What the task asks: Reproduce this listing in full.

Stored entries
──────────
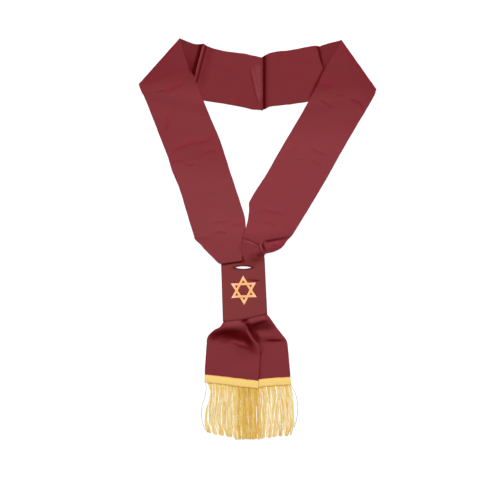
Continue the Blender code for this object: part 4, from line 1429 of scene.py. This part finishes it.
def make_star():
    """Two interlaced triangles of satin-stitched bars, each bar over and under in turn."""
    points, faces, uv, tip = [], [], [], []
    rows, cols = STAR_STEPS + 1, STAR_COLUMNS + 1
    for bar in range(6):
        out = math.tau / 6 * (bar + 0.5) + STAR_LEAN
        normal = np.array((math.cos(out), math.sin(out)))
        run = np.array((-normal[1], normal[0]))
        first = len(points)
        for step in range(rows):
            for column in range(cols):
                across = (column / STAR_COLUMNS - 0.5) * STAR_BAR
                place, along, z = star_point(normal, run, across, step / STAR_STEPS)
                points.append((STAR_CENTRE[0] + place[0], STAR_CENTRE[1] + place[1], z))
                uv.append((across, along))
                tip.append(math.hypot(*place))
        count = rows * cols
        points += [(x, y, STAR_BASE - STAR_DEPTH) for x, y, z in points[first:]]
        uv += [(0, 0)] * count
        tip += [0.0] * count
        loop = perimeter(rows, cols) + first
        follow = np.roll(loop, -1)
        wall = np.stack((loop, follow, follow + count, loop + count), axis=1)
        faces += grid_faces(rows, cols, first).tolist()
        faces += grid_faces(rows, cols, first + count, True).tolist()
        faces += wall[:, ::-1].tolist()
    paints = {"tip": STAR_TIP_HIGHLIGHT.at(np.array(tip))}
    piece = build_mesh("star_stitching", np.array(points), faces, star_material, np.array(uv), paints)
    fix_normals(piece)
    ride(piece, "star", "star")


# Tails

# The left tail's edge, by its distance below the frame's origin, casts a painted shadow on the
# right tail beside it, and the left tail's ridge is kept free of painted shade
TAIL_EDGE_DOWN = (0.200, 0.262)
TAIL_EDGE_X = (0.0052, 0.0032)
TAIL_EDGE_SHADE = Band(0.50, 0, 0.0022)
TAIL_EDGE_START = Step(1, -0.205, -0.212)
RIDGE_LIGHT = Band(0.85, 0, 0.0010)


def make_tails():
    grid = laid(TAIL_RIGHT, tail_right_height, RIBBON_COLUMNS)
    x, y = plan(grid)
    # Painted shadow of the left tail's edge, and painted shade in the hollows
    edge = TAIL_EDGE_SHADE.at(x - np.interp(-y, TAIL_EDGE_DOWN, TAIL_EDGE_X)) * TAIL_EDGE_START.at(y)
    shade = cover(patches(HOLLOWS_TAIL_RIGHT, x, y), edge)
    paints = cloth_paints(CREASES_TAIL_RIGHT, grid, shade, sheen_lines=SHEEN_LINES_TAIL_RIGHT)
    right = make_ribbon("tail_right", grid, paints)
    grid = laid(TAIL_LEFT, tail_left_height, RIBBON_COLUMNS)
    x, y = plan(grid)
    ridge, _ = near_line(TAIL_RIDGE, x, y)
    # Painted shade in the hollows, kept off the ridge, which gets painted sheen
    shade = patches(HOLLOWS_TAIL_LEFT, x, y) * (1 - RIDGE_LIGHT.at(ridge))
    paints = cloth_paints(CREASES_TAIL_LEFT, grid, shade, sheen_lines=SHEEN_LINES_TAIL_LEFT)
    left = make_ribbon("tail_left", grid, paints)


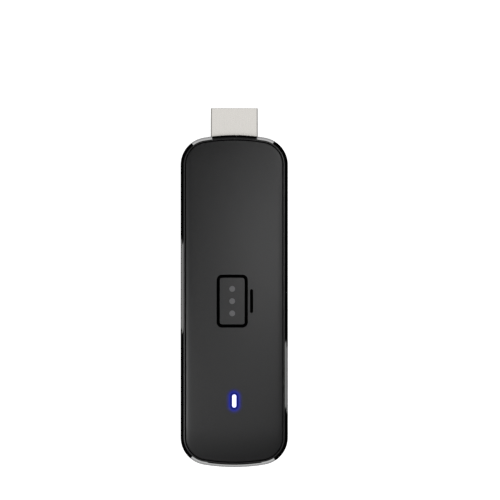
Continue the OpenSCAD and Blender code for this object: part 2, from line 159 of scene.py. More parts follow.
──────────
In response:
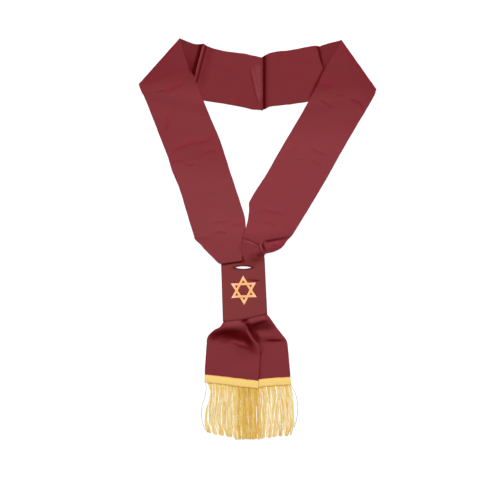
Continue the Blender code for this object: part 4, from line 1429 of scene.py. This part finishes it.
def make_star():
    """Two interlaced triangles of satin-stitched bars, each bar over and under in turn."""
    points, faces, uv, tip = [], [], [], []
    rows, cols = STAR_STEPS + 1, STAR_COLUMNS + 1
    for bar in range(6):
        out = math.tau / 6 * (bar + 0.5) + STAR_LEAN
        normal = np.array((math.cos(out), math.sin(out)))
        run = np.array((-normal[1], normal[0]))
        first = len(points)
        for step in range(rows):
            for column in range(cols):
                across = (column / STAR_COLUMNS - 0.5) * STAR_BAR
                place, along, z = star_point(normal, run, across, step / STAR_STEPS)
                points.append((STAR_CENTRE[0] + place[0], STAR_CENTRE[1] + place[1], z))
                uv.append((across, along))
                tip.append(math.hypot(*place))
        count = rows * cols
        points += [(x, y, STAR_BASE - STAR_DEPTH) for x, y, z in points[first:]]
        uv += [(0, 0)] * count
        tip += [0.0] * count
        loop = perimeter(rows, cols) + first
        follow = np.roll(loop, -1)
        wall = np.stack((loop, follow, follow + count, loop + count), axis=1)
        faces += grid_faces(rows, cols, first).tolist()
        faces += grid_faces(rows, cols, first + count, True).tolist()
        faces += wall[:, ::-1].tolist()
    paints = {"tip": STAR_TIP_HIGHLIGHT.at(np.array(tip))}
    piece = build_mesh("star_stitching", np.array(points), faces, star_material, np.array(uv), paints)
    fix_normals(piece)
    ride(piece, "star", "star")


# Tails

# The left tail's edge, by its distance below the frame's origin, casts a painted shadow on the
# right tail beside it, and the left tail's ridge is kept free of painted shade
TAIL_EDGE_DOWN = (0.200, 0.262)
TAIL_EDGE_X = (0.0052, 0.0032)
TAIL_EDGE_SHADE = Band(0.50, 0, 0.0022)
TAIL_EDGE_START = Step(1, -0.205, -0.212)
RIDGE_LIGHT = Band(0.85, 0, 0.0010)


def make_tails():
    grid = laid(TAIL_RIGHT, tail_right_height, RIBBON_COLUMNS)
    x, y = plan(grid)
    # Painted shadow of the left tail's edge, and painted shade in the hollows
    edge = TAIL_EDGE_SHADE.at(x - np.interp(-y, TAIL_EDGE_DOWN, TAIL_EDGE_X)) * TAIL_EDGE_START.at(y)
    shade = cover(patches(HOLLOWS_TAIL_RIGHT, x, y), edge)
    paints = cloth_paints(CREASES_TAIL_RIGHT, grid, shade, sheen_lines=SHEEN_LINES_TAIL_RIGHT)
    right = make_ribbon("tail_right", grid, paints)
    grid = laid(TAIL_LEFT, tail_left_height, RIBBON_COLUMNS)
    x, y = plan(grid)
    ridge, _ = near_line(TAIL_RIDGE, x, y)
    # Painted shade in the hollows, kept off the ridge, which gets painted sheen
    shade = patches(HOLLOWS_TAIL_LEFT, x, y) * (1 - RIDGE_LIGHT.at(ridge))
    paints = cloth_paints(CREASES_TAIL_LEFT, grid, shade, sheen_lines=SHEEN_LINES_TAIL_LEFT)
    left = make_ribbon("tail_left", grid, paints)


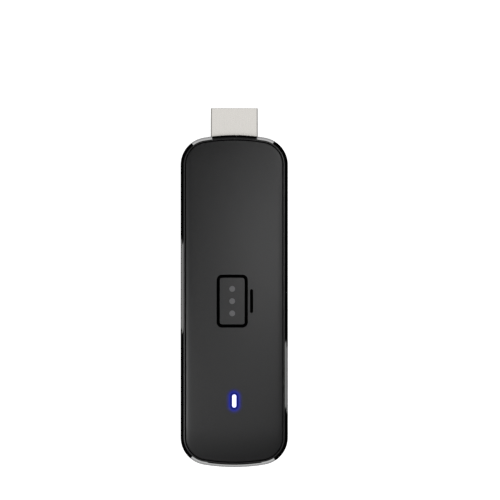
Continue the OpenSCAD and Blender code for this object: part 2, from line 159 of scene.py. More parts follow.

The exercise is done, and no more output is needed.